In Ethiopia with a Mule
- Cover of John Murray first edition (1968)
- Author: Dervla Murphy
- Publisher: John Murray
- Publication date: 1968
- Pages: 281 (first edition)
- Dewey Decimal: 916.3046
- Preceded by: The Waiting Land
- Followed by: On a Shoestring to Coorg

= In Ethiopia with a Mule =

1968 travel book by Dervla Murphy

In Ethiopia with a Mule is a book by Irish author Dervla Murphy. It was first published by John Murray in 1968.

==Summary==
In Ethiopia with a Mule is a story of Murphy's 1966 trek across the highlands of Ethiopia with a pack-mule. Inspired by Prester John and the Queen of Sheba, she walked a thousand miles south from the Red Sea shore to Addis Ababa.

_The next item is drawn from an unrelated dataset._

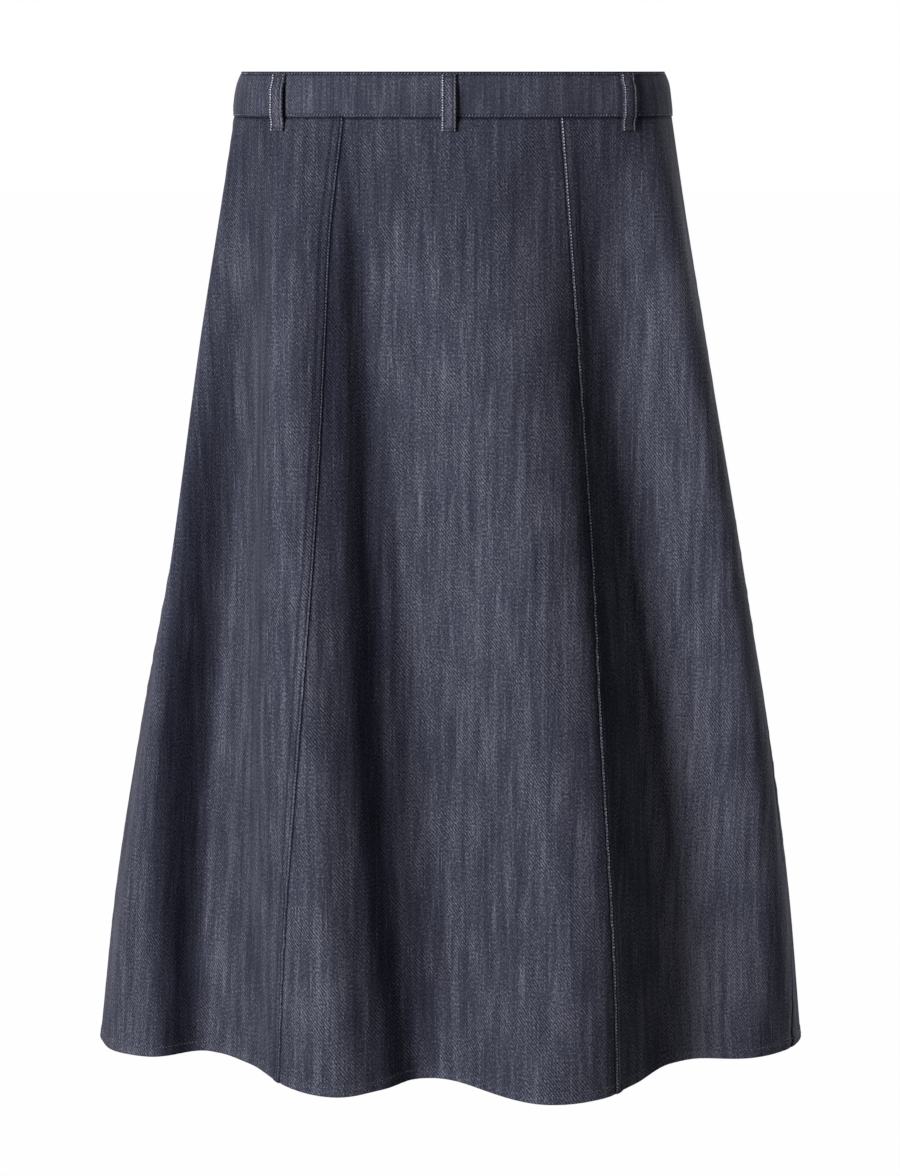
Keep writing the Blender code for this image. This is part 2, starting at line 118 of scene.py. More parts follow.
FOLDS = (
    Fold(-80, -69, -69, 0.010, 0.004, 13, 10),  # back far left ridge
    Fold(-66, -57, -47, -0.032, -0.041, 15, 23),  # back left valley
    Fold(-42, -28, -16.5, 0.040, 0.055, 19, 13),  # back left ridge
    Fold(-22, -9, 3, -0.024, -0.012, 11, 21),  # back middle valley
    Fold(2, 15, 13.5, 0.034, 0.079, 18, 26),  # back right ridge
    Fold(40, 42, 46, -0.034, -0.022, 20, 19),  # back right valley
    Fold(64, 62, 67, 0.023, 0.002, 17, 18),  # back far right ridge
    Fold(116, 118, 121, -0.018, -0.026, 20, 20),  # front right valley
    Fold(144, 144, 147, 0.026, 0.046, 20, 22),  # front right ridge
    Fold(178, 175, 172, -0.020, -0.014, 18, 18),  # front middle valley
    Fold(206, 208, 205, 0.030, 0.052, 22, 20),  # front left ridge
    Fold(240, 238, 240, -0.022, -0.028, 20, 22),  # front left valley
)

CREASES = (
    Streak(-81, 0.08, -46, 1.05, 17, 4.0),
    Streak(-70, 0.08, -42.5, 1.05, 17, -4.6),
    Streak(-30.5, 0.06, 0.2, 1.05, 11, 3.4),
    Streak(-26.5, 0.06, 2, 1.05, 11, -3.8),
    Streak(-32, 0.035, -20, 0.34, 13, 2.0),
    Streak(-27, 0.035, -16.5, 0.34, 13, -2.6),
    Streak(23, 0.30, 23, 1.10, 14, 1.8),
    Streak(26.5, 0.30, 26, 1.10, 14, -1.8),
    Streak(52, 0.32, 57, 1.15, 38, 7.0),
    Streak(-40, 0.06, -30, 0.30, 22, 1.5),
    Streak(-12, 0.05, -6, 0.40, 24, 1.4),
    Streak(10, 0.06, 22, 0.28, 24, 1.6),
    Streak(34, 0.14, 26, 0.46, 22, -1.4),
    Streak(-60, 0.16, -44, 0.40, 20, 1.4),
    Streak(60, 0.12, 52, 0.38, 22, 1.5),
    Streak(120, 0.08, 128, 0.34, 24, -1.5),
    Streak(160, 0.10, 152, 0.44, 26, 1.7),
    Streak(192, 0.07, 200, 0.33, 22, -1.4),
    Streak(226, 0.12, 218, 0.46, 24, 1.6),
)

# Painted shade (below 0) in the folds' valleys, and painted light (above 0) on ridges and on cloth
# in a neighbouring ridge's shadow.
PAINTED_FOLD_SHADES = (
    Streak(-75, 0.14, -45, 1.00, 19, -0.42),
    Streak(-28, 0.04, -4, 0.86, 24, -0.26),
    Streak(-31.5, 0.034, -26, 0.36, 17, -0.22),
    Streak(44, 0.38, 48, 1.12, 36, 0.27),
    Streak(58, 0.034, 60, 0.24, 40, 0.10),
    Streak(6, 0.40, 8, 0.95, 60, -0.06),
    Streak(28, 0.20, 25, 0.90, 14, -0.14),
    Streak(138, 0.10, 142, 0.90, 34, 0.10),
    Streak(176, 0.20, 173, 0.95, 26, -0.18),
    Streak(236, 0.14, 239, 0.95, 24, -0.20),
)

SEAM_DROPS = (0.034, 0.10, 0.20, 0.32, 0.45, 0.754)
SEAMS = (  # each seam's turn at those drops, beginning left of the back's middle
    (-29.3, -30.8, -29.4, -27.3, -25.7, -26.5),
    (28.6, 29.0, 28.9, 27.3, 25.0, 24.0),
    (104.0, 101.6, 98.0, 93.4, 88.0, 73.0),
    (151.0, 151.4, 152.0, 152.9, 154.0, 157.0),
    (209.0, 208.6, 208.0, 207.1, 206.0, 204.0),
    (263.0, 263.4, 264.0, 264.7, 265.0, 263.0),
    (330.7, 329.2, 330.6, 332.7, 334.3, 333.5),
)


def smooth(at: Sequence[float], values: Sequence[float], drop: float) -> float:
    """A value at one height, on a cubic through a short table."""
    at, values = np.asarray(at), np.asarray(values)
    slopes = np.gradient(values, at)
    i = int(np.clip(np.searchsorted(at, drop) - 1, 0, len(at) - 2))
    step = at[i + 1] - at[i]
    f = (drop - at[i]) / step
    return (
        (1 + 2 * f) * (1 - f) ** 2 * values[i]
        + f * (1 - f) ** 2 * step * slopes[i]
        + f * f * (3 - 2 * f) * values[i + 1]
        + f * f * (f - 1) * step * slopes[i + 1]
    )


def through(heights: Sequence[float], values: Sequence[float], drop: float) -> float:
    """The parabola through three values, read at one height."""
    value_at = 0.0
    for i, value in enumerate(values):
        others = [height for j, height in enumerate(heights) if j != i]
        value_at += value * math.prod((drop - height) / (heights[i] - height) for height in others)
    return value_at


def bell(share: Array) -> Array:
    """A raised cosine: 1 at 0, level at both, 0 from 1 on."""
    return 0.5 + 0.5 * np.cos(np.pi * np.minimum(np.abs(share), 1.0))


def ramp(value: Array, low: float, high: float) -> Array:
    """A soft step from 0 at low to 1 at high."""
    share = np.clip((np.asarray(value) - low) / (high - low), 0.0, 1.0)
    return share * share * (3 - 2 * share)


def near(value: Array, place: float, half: float) -> Array:
    """1 at a place, falling off softly on both sides of it."""
    return np.exp(-((value - place) / half) ** 2)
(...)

Along the way, she visited Aksum, crossed the Simien Mountains, and descended to the ruined palaces of Gondar and Lake Tana.

==Publication history==
The book was first published in 1968. Like Murphy's other earlier works, it was published by Jock Murray of publishers John Murray. She was close to Jock, and she named the mule Jock after him. When Jock (the publisher) died, and his publishing house was sold, Murphy moved to another publisher, Eland Books, who republished the book in 2011.